11. A method, according to claim 10, where N can have any value between 12 and 20.

12. A method, according to claim 10, where N has a value of 16.

13. A method, according to claim 10, where the energy coefficients are calculated as follows:

a) the energy of all the N sub-frames is calculated;

b) the average energy for all the N sub-frames is calculated;

c) the minimum of all N average and maximum of all N average is found;

d) the local maximum and local minimum is calculated;

e) the average of the previous four sub-frames is compared with the peak in the next four sub-frames;

f) the local minimum is made equal to 1, if the local minimum is less than or equal to zero;

g) SUM is calculated for all N sub-frames, the sum of the ratios of the local maximum and local minimum;

h) SUM is compared with a threshold value.

14. A method, according to claim 13, where if SUM is greater than a threshold value, long frame is used.

15. A method, according to claim 13, where if SUM is less than a threshold value, short frame is used.

16. A method, according to claim 13, where a long frame is used in steady state signal conditions.

17. A method, according to claim 13, where a short frame is used for transient signals.

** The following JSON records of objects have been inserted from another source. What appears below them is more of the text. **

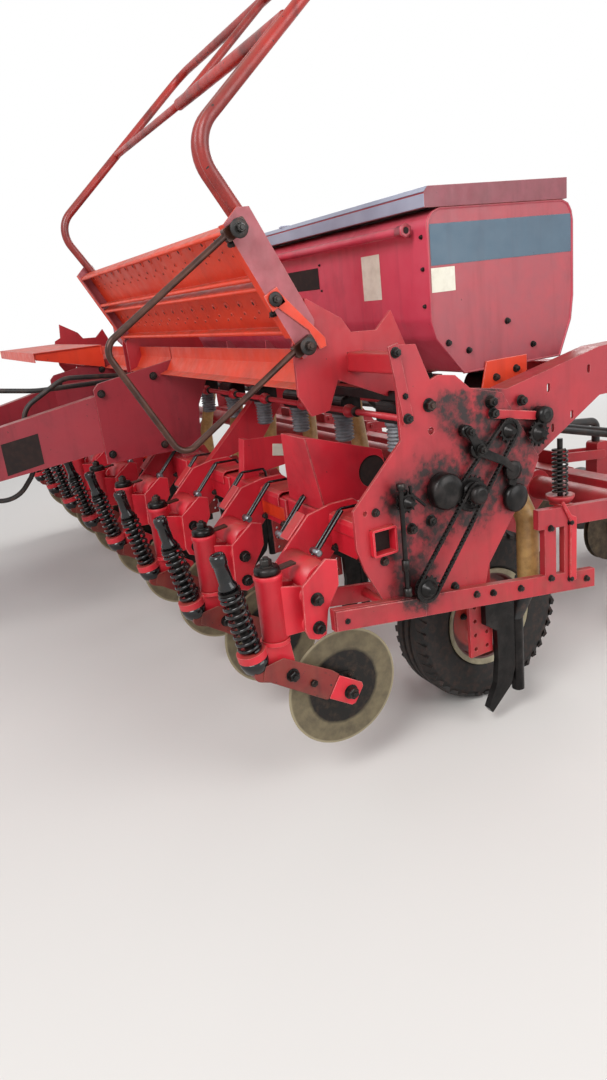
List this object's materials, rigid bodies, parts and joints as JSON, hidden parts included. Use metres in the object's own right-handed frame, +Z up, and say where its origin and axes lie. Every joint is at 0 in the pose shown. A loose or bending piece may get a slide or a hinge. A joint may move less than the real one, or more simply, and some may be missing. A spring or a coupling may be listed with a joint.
{
  "type": "row crop planter",
  "caption": "Trailed no-till row crop planter with drawbar, sprung swivelling coulters, full-width hopper, folding loading platform and trailing seeding units.",
  "frame": {"origin": "on the ground under the tyres, midway between the two sides and midway between the hitch and the rear press wheels", "axes": "+X towards the near side of the picture, which has the chain drive, +Y to the rear, +Z up"},
  "size_m": [5.106, 5.2599, 3.082],
  "materials": {
    "red_paint": "worn semi-gloss red paint with dust",
    "black_steel": "greasy black steel",
    "disc_steel": "ground steel with a dusty rim",
    "tyre_rubber": "dusty black rubber",
    "black_rubber": "matte black rubber",
    "amber_plastic": "dusty amber plastic",
    "black_plastic": "ribbed black plastic",
    "rusty_steel": "rusty round bar"
  },
  "bodies": {
    "frame": {"coulter_arms": "red_paint", "coulter_brackets": "red_paint", "coulter_clamps": "red_paint", "coulter_rods": "black_steel", "coulter_springs": "black_steel", "cross_tubes": "red_paint", "deck_sheets": "red_paint", "drawbar_beams": "red_paint", "drawbar_plates": "red_paint", "drive_train": "black_steel", "feed_tubes": "amber_plastic", "front_toolbar": "red_paint", "furrow_shanks": "red_paint", "hitch_tongue": "red_paint", "hopper_brackets": "red_paint", "hopper_handrail": "red_paint", "hopper_shell": "red_paint", "hydraulic_hoses": "black_rubber", "jack_sleeve": "red_paint", "metering_units": "black_steel", "opener_discs": "disc_steel", "platform_brackets": "red_paint", "rear_arms": "red_paint", "row_frames": "red_paint", "row_links": "red_paint", "seed_tubes": "black_plastic", "shank_brackets": "red_paint", "side_plates": "red_paint", "side_rails": "red_paint", "toolbar_brackets": "red_paint", "tube_boots": "black_rubber", "wheel_carriers": "red_paint"},
    "coulter_1": {"coulter_disc_1": "disc_steel"},
    "coulter_2": {"coulter_disc_2": "disc_steel"},
    "coulter_3": {"coulter_disc_3": "disc_steel"},
    "coulter_4": {"coulter_disc_4": "disc_steel"},
    "coulter_5": {"coulter_disc_5": "disc_steel"},
    "coulter_6": {"coulter_disc_6": "disc_steel"},
    "coulter_7": {"coulter_disc_7": "disc_steel"},
    "coulter_8": {"coulter_disc_8": "disc_steel"},
    "coulter_9": {"coulter_disc_9": "disc_steel"},
    "press_1": {"press_wheel_1": "black_rubber"},
    "press_2": {"press_wheel_2": "black_rubber"},
    "press_3": {"press_wheel_3": "black_rubber"},
    "press_4": {"press_wheel_4": "black_rubber"},
    "press_5": {"press_wheel_5": "black_rubber"},
    "press_6": {"press_wheel_6": "black_rubber"},
    "press_7": {"press_wheel_7": "black_rubber"},
    "press_8": {"press_wheel_8": "black_rubber"},
    "press_9": {"press_wheel_9": "black_rubber"},
    "wheel_near": {"wheel_tyre_near": "tyre_rubber", "wheel_rim_near": "red_paint"},
    "wheel_far": {"wheel_tyre_far": "tyre_rubber", "wheel_rim_far": "red_paint"},
    "platform": {"platform_sides": "red_paint", "platform_planks": "red_paint", "platform_rail": "red_paint", "platform_step": "rusty_steel"},
    "lid": {"hopper_lid": "red_paint"},
    "jack": {"jack_leg": "red_paint"}
  },
  "joints": [
    {"name": "coulter_1_spin", "type": "hinge", "parent": "frame", "child": "coulter_1", "pos_m": [2.4, -0.153, 0.414], "axis": [1, 0, 0], "continuous": true},
    {"name": "coulter_2_spin", "type": "hinge", "parent": "frame", "child": "coulter_2", "pos_m": [1.8, -0.153, 0.414], "axis": [1, 0, 0], "continuous": true},
    {"name": "coulter_3_spin", "type": "hinge", "parent": "frame", "child": "coulter_3", "pos_m": [1.2, -0.153, 0.414], "axis": [1, 0, 0], "continuous": true},
    {"name": "coulter_4_spin", "type": "hinge", "parent": "frame", "child": "coulter_4", "pos_m": [0.6, -0.153, 0.414], "axis": [1, 0, 0], "continuous": true},
    {"name": "coulter_5_spin", "type": "hinge", "parent": "frame", "child": "coulter_5", "pos_m": [0, -0.153, 0.414], "axis": [1, 0, 0], "continuous": true},
    {"name": "coulter_6_spin", "type": "hinge", "parent": "frame", "child": "coulter_6", "pos_m": [-0.6, -0.153, 0.414], "axis": [1, 0, 0], "continuous": true},
    {"name": "coulter_7_spin", "type": "hinge", "parent": "frame", "child": "coulter_7", "pos_m": [-1.2, -0.153, 0.414], "axis": [1, 0, 0], "continuous": true},
    {"name": "coulter_8_spin", "type": "hinge", "parent": "frame", "child": "coulter_8", "pos_m": [-1.8, -0.153, 0.414], "axis": [1, 0, 0], "continuous": true},
    {"name": "coulter_9_spin", "type": "hinge", "parent": "frame", "child": "coulter_9", "pos_m": [-2.4, -0.153, 0.414], "axis": [1, 0, 0], "continuous": true},
    {"name": "press_1_spin", "type": "hinge", "parent": "frame", "child": "press_1", "pos_m": [2.4, 2.4, 0.35], "axis": [1, 0, 0], "continuous": true},
    {"name": "press_2_spin", "type": "hinge", "parent": "frame", "child": "press_2", "pos_m": [1.8, 2.4, 0.35], "axis": [1, 0, 0], "continuous": true},
    {"name": "press_3_spin", "type": "hinge", "parent": "frame", "child": "press_3", "pos_m": [1.2, 2.4, 0.35], "axis": [1, 0, 0], "continuous": true},
    {"name": "press_4_spin", "type": "hinge", "parent": "frame", "child": "press_4", "pos_m": [0.6, 2.4, 0.35], "axis": [1, 0, 0], "continuous": true},
    {"name": "press_5_spin", "type": "hinge", "parent": "frame", "child": "press_5", "pos_m": [0, 2.4, 0.35], "axis": [1, 0, 0], "continuous": true},
    {"name": "press_6_spin", "type": "hinge", "parent": "frame", "child": "press_6", "pos_m": [-0.6, 2.4, 0.35], "axis": [1, 0, 0], "continuous": true},
    {"name": "press_7_spin", "type": "hinge", "parent": "frame", "child": "press_7", "pos_m": [-1.2, 2.4, 0.35], "axis": [1, 0, 0], "continuous": true},
    {"name": "press_8_spin", "type": "hinge", "parent": "frame", "child": "press_8", "pos_m": [-1.8, 2.4, 0.35], "axis": [1, 0, 0], "continuous": true},
    {"name": "press_9_spin", "type": "hinge", "parent": "frame", "child": "press_9", "pos_m": [-2.4, 2.4, 0.35], "axis": [1, 0, 0], "continuous": true},
    {"name": "wheel_near_spin", "type": "hinge", "parent": "frame", "child": "wheel_near", "pos_m": [2.15, 0.69, 0.385], "axis": [1, 0, 0], "continuous": true},
    {"name": "wheel_far_spin", "type": "hinge", "parent": "frame", "child": "wheel_far", "pos_m": [-2.15, 0.69, 0.385], "axis": [1, 0, 0], "continuous": true},
    {"name": "platform_fold", "type": "hinge", "parent": "frame", "child": "platform", "pos_m": [1.1, -0.073, 1.642], "axis": [1, 0, 0], "range_deg": [0, 62.4]},
    {"name": "lid_lift", "type": "hinge", "parent": "frame", "child": "lid", "pos_m": [0, 1.156, 2.08], "axis": [-1, 0, 0], "range_deg": [0, 95]},
    {"name": "jack_extend", "type": "slide", "parent": "frame", "child": "jack", "axis": [0, 0, 1], "range_m": [0, 0.35]}
  ]
}
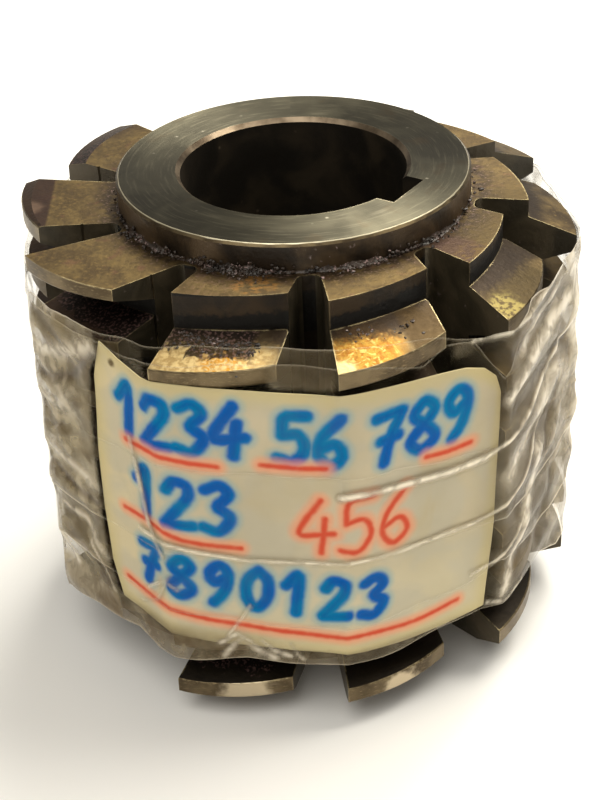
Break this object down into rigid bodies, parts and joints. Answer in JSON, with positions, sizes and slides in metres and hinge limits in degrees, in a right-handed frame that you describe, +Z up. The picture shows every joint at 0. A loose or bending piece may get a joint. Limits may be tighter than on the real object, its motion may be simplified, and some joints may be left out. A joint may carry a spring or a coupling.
{
  "type": "gear hob",
  "caption": "Cylindrical gear hob with straight gashes, form-relieved teeth on a right-hand thread, hub faces and a keyed bore, wrapped in clear tape over a paper label.",
  "frame": {"origin": "on the bore's axis, in the plane of the lower hub face", "axes": "+Z up along the bore's axis, -Y towards the middle of the paper label, +X to the right of it"},
  "size_m": [0.08, 0.0808, 0.07],
  "materials": {
    "tool_steel": "ground ends, browned flanks with old oil and grime",
    "paper": "matt paper, yellowed at the edges, with marker strokes",
    "tape": "clear film, glossy and creased"
  },
  "bodies": {
    "root": {"hob": "tool_steel", "paper_label": "paper", "clear_tape": "tape"}
  },
  "joints": []
}
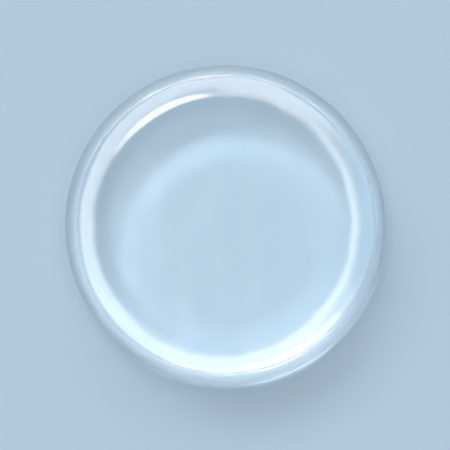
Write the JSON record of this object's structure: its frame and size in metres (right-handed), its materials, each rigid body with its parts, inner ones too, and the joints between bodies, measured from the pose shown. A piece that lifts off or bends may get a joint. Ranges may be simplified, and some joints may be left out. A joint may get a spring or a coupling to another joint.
{
  "type": "cabinet door bumper",
  "caption": "Clear round self-adhesive bumper pad: a low moulded disc with a flat top, a round shoulder and a drafted wall, stuck inside a cabinet door to cushion its closing.",
  "frame": {"origin": "centre of the flat adhesive face, on the surface that the bumper is stuck to", "axes": "+Z out of the adhesive face, up through the middle of the strike face; +X and +Y lie in the adhesive face, and the disc is the same all round"},
  "size_m": [0.0126, 0.0126, 0.0035],
  "materials": {
    "clear_polyurethane": "polished"
  },
  "bodies": {
    "root": {"bumper_disc": "clear_polyurethane"}
  },
  "joints": []
}
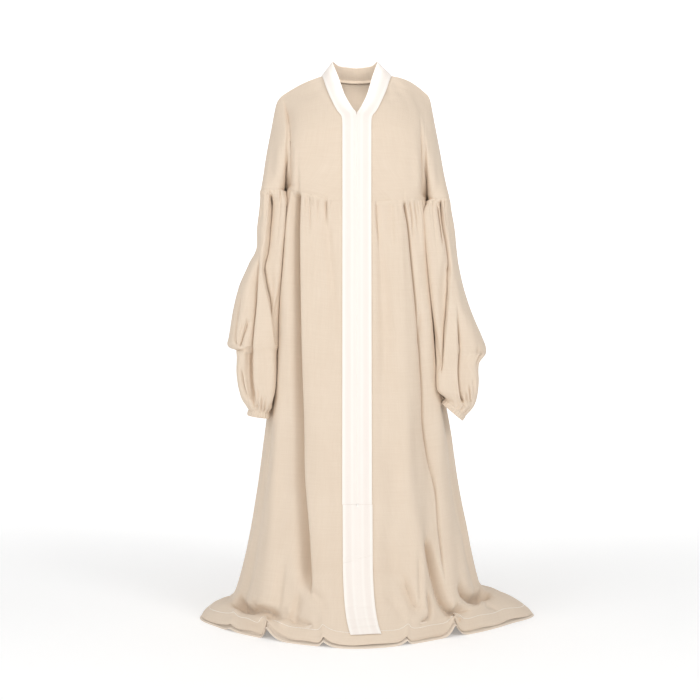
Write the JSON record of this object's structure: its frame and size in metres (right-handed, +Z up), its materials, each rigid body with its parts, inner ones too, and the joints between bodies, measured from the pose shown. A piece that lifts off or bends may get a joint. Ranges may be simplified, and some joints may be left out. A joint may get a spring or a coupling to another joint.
{
  "type": "prayer dress",
  "caption": "Long loose prayer dress, filled out as worn: gathered skirt and bishop sleeves below a yoke, ivory neck and front band over a concealed zip, hem trailing on the floor.",
  "frame": {"origin": "midway between the two points where the shoulder seams meet the neck band, where the wearer's shoulders carry the dress", "axes": "+Z up along the wearer's body, +X to the wearer's left, and the front faces -Y"},
  "size_m": [0.8554, 0.6932, 1.4325],
  "materials": {
    "beige_cloth": "plain-woven viscose and linen blend, soft and matt",
    "hem_facing": "same cloth, second layer turned up inside the hem",
    "ivory_band": "ivory matt satin-weave cotton with tone-on-tone stripes, faced and pressed",
    "zip_tape": "woven polyester tape of a concealed zip"
  },
  "bodies": {
    "root": {"yoke_front_right": "beige_cloth", "yoke_front_left": "beige_cloth", "yoke_back": "beige_cloth", "skirt_front_right": "beige_cloth", "skirt_front_left": "beige_cloth", "skirt_back": "beige_cloth", "sleeve_right": "beige_cloth", "sleeve_left": "beige_cloth", "cuff_right": "beige_cloth", "cuff_left": "beige_cloth", "collar_facing": "beige_cloth", "hem_facing_front_right": "hem_facing", "hem_facing_front_left": "hem_facing", "hem_facing_back": "hem_facing", "band_right": "ivory_band", "band_left": "ivory_band", "band_below_opening": "ivory_band", "band_foot": "ivory_band", "zip_tape": "zip_tape"}
  },
  "joints": []
}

18. A system to determine the frame type in each frame of input time domain audio signal in an audio encoding system, comprising of:

a) a segmentation block, to segment each frame into sub-frames;

b) a high pass filter, to filter out the low frequency components from each sub-frame;

c) a block to calculate the energy of each sub-frame;

d) a energy comparator block to compare the rate of energy change in each sub-frame.